## BEGIN Given data

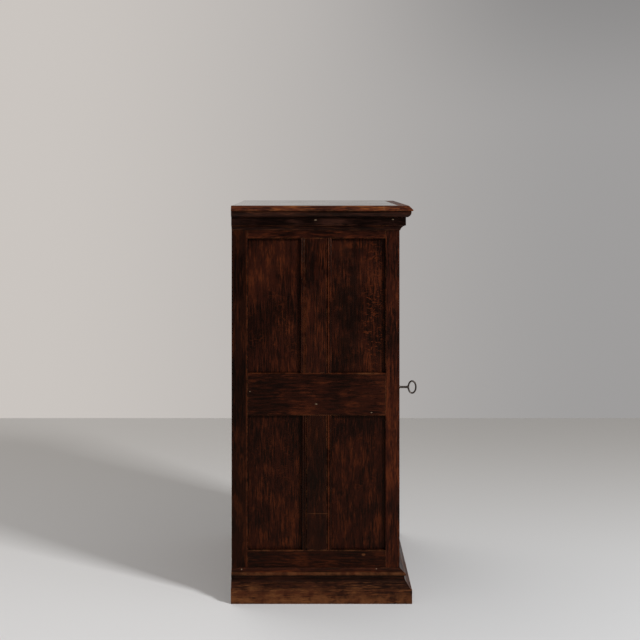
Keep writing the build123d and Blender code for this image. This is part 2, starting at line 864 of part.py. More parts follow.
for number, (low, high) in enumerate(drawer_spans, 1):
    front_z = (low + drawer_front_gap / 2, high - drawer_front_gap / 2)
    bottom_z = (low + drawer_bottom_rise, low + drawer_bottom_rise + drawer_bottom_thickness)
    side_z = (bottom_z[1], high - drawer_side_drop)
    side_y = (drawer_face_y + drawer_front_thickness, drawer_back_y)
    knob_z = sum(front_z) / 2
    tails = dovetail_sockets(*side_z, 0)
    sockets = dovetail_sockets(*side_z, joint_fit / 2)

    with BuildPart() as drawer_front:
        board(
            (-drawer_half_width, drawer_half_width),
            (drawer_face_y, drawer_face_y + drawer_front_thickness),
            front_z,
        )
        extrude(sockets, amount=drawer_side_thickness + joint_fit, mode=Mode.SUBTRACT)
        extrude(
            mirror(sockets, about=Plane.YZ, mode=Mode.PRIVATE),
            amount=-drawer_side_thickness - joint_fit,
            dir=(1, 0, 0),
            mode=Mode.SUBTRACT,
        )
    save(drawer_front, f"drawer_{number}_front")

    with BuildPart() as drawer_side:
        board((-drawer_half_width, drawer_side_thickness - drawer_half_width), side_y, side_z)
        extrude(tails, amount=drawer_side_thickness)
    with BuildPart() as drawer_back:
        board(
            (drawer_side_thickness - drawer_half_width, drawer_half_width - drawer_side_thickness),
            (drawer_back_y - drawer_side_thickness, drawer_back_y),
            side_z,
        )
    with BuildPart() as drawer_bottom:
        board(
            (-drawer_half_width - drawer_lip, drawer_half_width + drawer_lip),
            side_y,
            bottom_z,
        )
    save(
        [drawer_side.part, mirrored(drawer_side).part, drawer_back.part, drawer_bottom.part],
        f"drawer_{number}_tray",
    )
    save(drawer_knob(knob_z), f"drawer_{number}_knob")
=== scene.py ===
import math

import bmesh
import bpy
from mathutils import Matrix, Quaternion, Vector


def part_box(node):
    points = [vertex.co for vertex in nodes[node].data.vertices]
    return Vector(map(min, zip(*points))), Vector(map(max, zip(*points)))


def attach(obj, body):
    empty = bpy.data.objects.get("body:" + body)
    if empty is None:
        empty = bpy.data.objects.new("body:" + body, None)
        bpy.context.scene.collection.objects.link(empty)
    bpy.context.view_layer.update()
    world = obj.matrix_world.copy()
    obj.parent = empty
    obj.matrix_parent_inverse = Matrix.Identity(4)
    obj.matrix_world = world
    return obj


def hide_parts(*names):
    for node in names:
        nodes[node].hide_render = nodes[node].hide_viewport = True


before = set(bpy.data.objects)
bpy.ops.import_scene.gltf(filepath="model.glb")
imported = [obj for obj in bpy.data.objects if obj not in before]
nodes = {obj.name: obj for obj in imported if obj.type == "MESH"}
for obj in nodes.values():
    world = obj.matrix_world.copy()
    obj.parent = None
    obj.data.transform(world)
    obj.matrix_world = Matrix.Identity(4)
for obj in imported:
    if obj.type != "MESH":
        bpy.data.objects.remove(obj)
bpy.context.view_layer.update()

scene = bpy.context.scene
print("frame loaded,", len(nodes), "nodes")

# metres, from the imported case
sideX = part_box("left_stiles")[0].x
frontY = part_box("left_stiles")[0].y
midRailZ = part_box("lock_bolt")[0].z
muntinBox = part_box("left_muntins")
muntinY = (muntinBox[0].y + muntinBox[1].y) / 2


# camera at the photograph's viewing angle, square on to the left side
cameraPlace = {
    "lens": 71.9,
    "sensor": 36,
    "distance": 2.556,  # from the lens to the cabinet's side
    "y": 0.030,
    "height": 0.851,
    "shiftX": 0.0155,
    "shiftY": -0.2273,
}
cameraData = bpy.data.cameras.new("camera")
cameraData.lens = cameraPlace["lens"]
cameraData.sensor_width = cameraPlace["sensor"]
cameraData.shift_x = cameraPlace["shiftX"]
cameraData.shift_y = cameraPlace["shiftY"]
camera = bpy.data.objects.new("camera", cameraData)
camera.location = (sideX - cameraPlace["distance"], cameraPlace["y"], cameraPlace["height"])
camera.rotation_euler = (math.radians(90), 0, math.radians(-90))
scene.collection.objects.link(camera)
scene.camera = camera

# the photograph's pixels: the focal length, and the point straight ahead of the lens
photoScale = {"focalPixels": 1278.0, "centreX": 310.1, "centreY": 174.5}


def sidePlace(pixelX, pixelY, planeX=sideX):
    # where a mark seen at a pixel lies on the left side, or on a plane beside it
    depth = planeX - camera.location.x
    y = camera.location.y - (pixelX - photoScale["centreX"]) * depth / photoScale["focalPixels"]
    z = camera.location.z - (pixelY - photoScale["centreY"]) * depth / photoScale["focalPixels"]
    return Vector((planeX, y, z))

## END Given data

Reproduce the full listing exactly.

(Finished exercise):
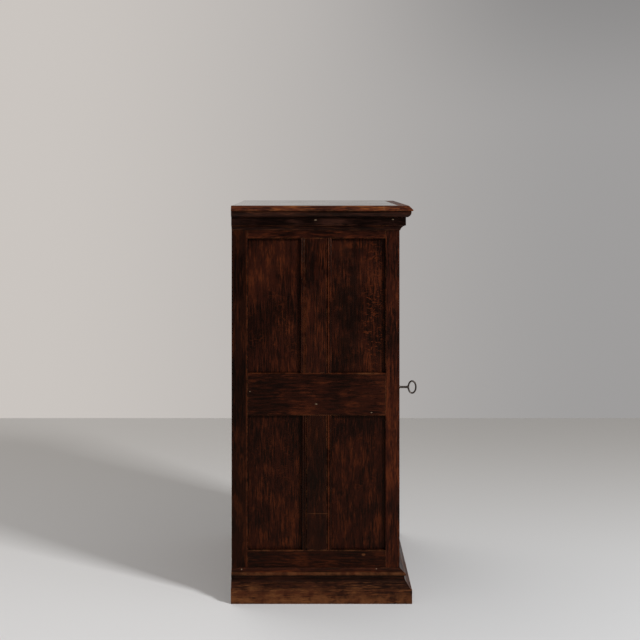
Keep writing the build123d and Blender code for this image. This is part 2, starting at line 864 of part.py. More parts follow.
for number, (low, high) in enumerate(drawer_spans, 1):
    front_z = (low + drawer_front_gap / 2, high - drawer_front_gap / 2)
    bottom_z = (low + drawer_bottom_rise, low + drawer_bottom_rise + drawer_bottom_thickness)
    side_z = (bottom_z[1], high - drawer_side_drop)
    side_y = (drawer_face_y + drawer_front_thickness, drawer_back_y)
    knob_z = sum(front_z) / 2
    tails = dovetail_sockets(*side_z, 0)
    sockets = dovetail_sockets(*side_z, joint_fit / 2)

    with BuildPart() as drawer_front:
        board(
            (-drawer_half_width, drawer_half_width),
            (drawer_face_y, drawer_face_y + drawer_front_thickness),
            front_z,
        )
        extrude(sockets, amount=drawer_side_thickness + joint_fit, mode=Mode.SUBTRACT)
        extrude(
            mirror(sockets, about=Plane.YZ, mode=Mode.PRIVATE),
            amount=-drawer_side_thickness - joint_fit,
            dir=(1, 0, 0),
            mode=Mode.SUBTRACT,
        )
    save(drawer_front, f"drawer_{number}_front")

    with BuildPart() as drawer_side:
        board((-drawer_half_width, drawer_side_thickness - drawer_half_width), side_y, side_z)
        extrude(tails, amount=drawer_side_thickness)
    with BuildPart() as drawer_back:
        board(
            (drawer_side_thickness - drawer_half_width, drawer_half_width - drawer_side_thickness),
            (drawer_back_y - drawer_side_thickness, drawer_back_y),
            side_z,
        )
    with BuildPart() as drawer_bottom:
        board(
            (-drawer_half_width - drawer_lip, drawer_half_width + drawer_lip),
            side_y,
            bottom_z,
        )
    save(
        [drawer_side.part, mirrored(drawer_side).part, drawer_back.part, drawer_bottom.part],
        f"drawer_{number}_tray",
    )
    save(drawer_knob(knob_z), f"drawer_{number}_knob")
=== scene.py ===
import math

import bmesh
import bpy
from mathutils import Matrix, Quaternion, Vector


def part_box(node):
    points = [vertex.co for vertex in nodes[node].data.vertices]
    return Vector(map(min, zip(*points))), Vector(map(max, zip(*points)))


def attach(obj, body):
    empty = bpy.data.objects.get("body:" + body)
    if empty is None:
        empty = bpy.data.objects.new("body:" + body, None)
        bpy.context.scene.collection.objects.link(empty)
    bpy.context.view_layer.update()
    world = obj.matrix_world.copy()
    obj.parent = empty
    obj.matrix_parent_inverse = Matrix.Identity(4)
    obj.matrix_world = world
    return obj


def hide_parts(*names):
    for node in names:
        nodes[node].hide_render = nodes[node].hide_viewport = True


before = set(bpy.data.objects)
bpy.ops.import_scene.gltf(filepath="model.glb")
imported = [obj for obj in bpy.data.objects if obj not in before]
nodes = {obj.name: obj for obj in imported if obj.type == "MESH"}
for obj in nodes.values():
    world = obj.matrix_world.copy()
    obj.parent = None
    obj.data.transform(world)
    obj.matrix_world = Matrix.Identity(4)
for obj in imported:
    if obj.type != "MESH":
        bpy.data.objects.remove(obj)
bpy.context.view_layer.update()

scene = bpy.context.scene
print("frame loaded,", len(nodes), "nodes")

# metres, from the imported case
sideX = part_box("left_stiles")[0].x
frontY = part_box("left_stiles")[0].y
midRailZ = part_box("lock_bolt")[0].z
muntinBox = part_box("left_muntins")
muntinY = (muntinBox[0].y + muntinBox[1].y) / 2


# camera at the photograph's viewing angle, square on to the left side
cameraPlace = {
    "lens": 71.9,
    "sensor": 36,
    "distance": 2.556,  # from the lens to the cabinet's side
    "y": 0.030,
    "height": 0.851,
    "shiftX": 0.0155,
    "shiftY": -0.2273,
}
cameraData = bpy.data.cameras.new("camera")
cameraData.lens = cameraPlace["lens"]
cameraData.sensor_width = cameraPlace["sensor"]
cameraData.shift_x = cameraPlace["shiftX"]
cameraData.shift_y = cameraPlace["shiftY"]
camera = bpy.data.objects.new("camera", cameraData)
camera.location = (sideX - cameraPlace["distance"], cameraPlace["y"], cameraPlace["height"])
camera.rotation_euler = (math.radians(90), 0, math.radians(-90))
scene.collection.objects.link(camera)
scene.camera = camera

# the photograph's pixels: the focal length, and the point straight ahead of the lens
photoScale = {"focalPixels": 1278.0, "centreX": 310.1, "centreY": 174.5}


def sidePlace(pixelX, pixelY, planeX=sideX):
    # where a mark seen at a pixel lies on the left side, or on a plane beside it
    depth = planeX - camera.location.x
    y = camera.location.y - (pixelX - photoScale["centreX"]) * depth / photoScale["focalPixels"]
    z = camera.location.z - (pixelY - photoScale["centreY"]) * depth / photoScale["focalPixels"]
    return Vector((planeX, y, z))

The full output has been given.